- Directed by: Rogelio A. González
- Written by: Alfredo Varela, Jr. (adaptation)
- Story by: José María Fernández Unsáin
- Produced by: Jesús Sotomayor Martínez
- Starring: Eulalio González «Piporro» Ana Bertha Lepe Lorena Velázquez Consuelo Frank
- Cinematography: Raúl Martínez Solares
- Edited by: Carlos Savage
- Music by: Sergio Guerrero
- Production company: Producciones Sotomayor
- Release date: 22 January 1960 (Mexico City);
- Running time: 81 minutes
- Country: Mexico
- Language: Spanish

= The Ship of Monsters =

The Ship of Monsters (La nave de los monstruos) is a 1960 Mexican comic science fiction film produced by Jesús Sotomayor Martínez, directed by Rogelio A. González and starred Eulalio González «Piporro», Ana Bertha Lepe, Lorena Velázquez and Consuelo Frank. The screenplay, by Alfredo Varela, Jr., was based on a story by José María Fernández Unsáin.

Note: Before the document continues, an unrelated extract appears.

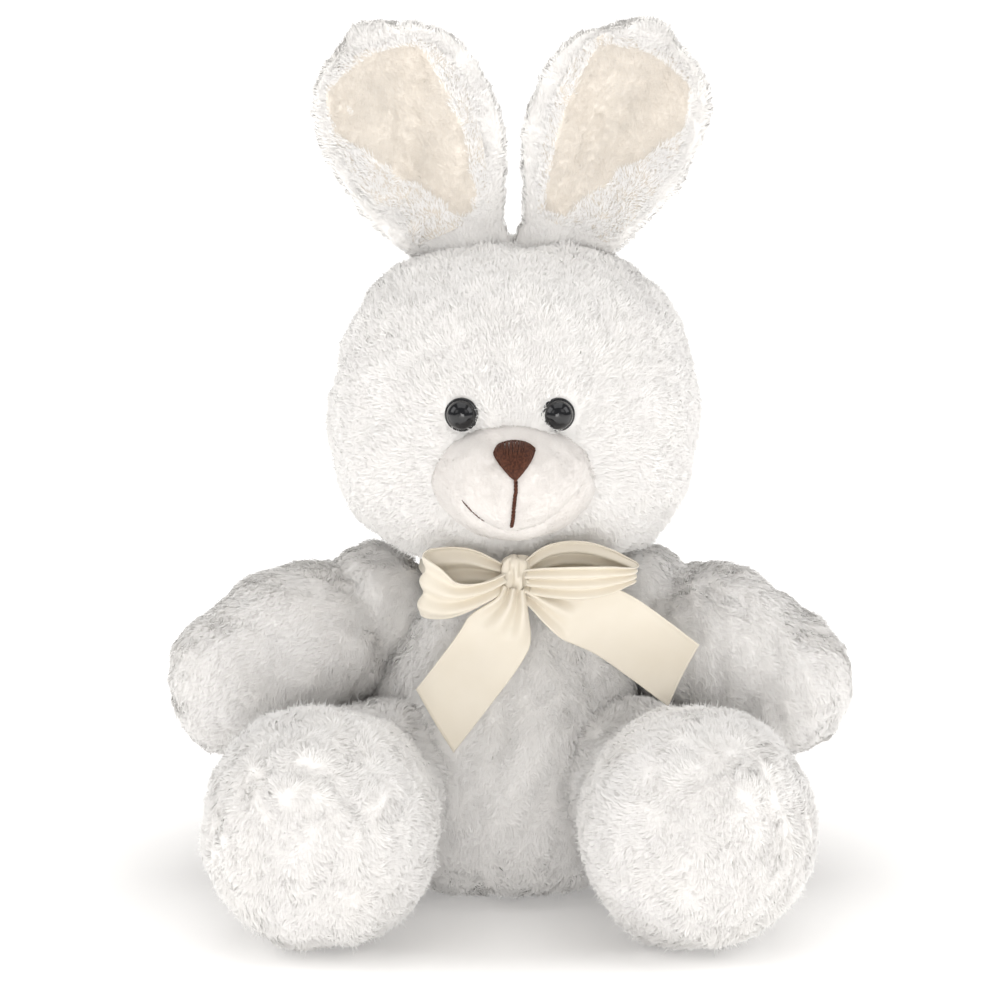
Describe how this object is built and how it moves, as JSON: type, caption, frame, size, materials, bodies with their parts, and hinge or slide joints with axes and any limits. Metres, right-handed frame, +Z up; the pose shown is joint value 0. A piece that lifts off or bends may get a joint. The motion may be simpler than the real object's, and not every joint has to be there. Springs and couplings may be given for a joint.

In the film, two Venusian women are in search of potential mates. They land in Mexico and fall for a singing cowboy.

==Plot==
Two Venusian women, Gamma (Lepe) and Beta (Velázquez), are sent on a mission by their queen (Consuelo Frank) to search for males to repopulate the planet. Along the way, they and their servant, Tor the robot, acquire a colorful array of male extraterrestrial creatures in their "ship of monsters", including Martian prince Tagual, Uk the cyclops, Utirr the spider and skeletal Zok.

Landing in Mexico, Gamma and Beta become enamored with singing cowboy Lauriano (Eulalio González).

==Cast==
- Eulalio González «Piporro» as Lauriano Treviño Gómez
- Ana Bertha Lepe as Gamma
- Lorena Velázquez as Beta
- Consuelo Frank as Regente de Venus
- Manuel Alvarado as Ruperto
- Heberto Dávila, Jr. as Chuy Treviño Gómez
- Mario García "Harapos" as Borracho
- José Pardavé as Atenógenes
- Jesús Rodríguez Cárdenas

==Reception==
Filmstruck critic Jeff Stafford called it "one of the more exotic genre hybrids that emerged from Mexico in the early sixties, mixing sci-fi, horror and Western elements into something uniquely original".

Beth Accomando of KPBS praised the film, saying, "You'll find deliciously low budget sets Ed Wood would die for; a know-it-all robot; babes in bathing suit space uniforms; and a refreshing Mexican take on American sci-fi conventions".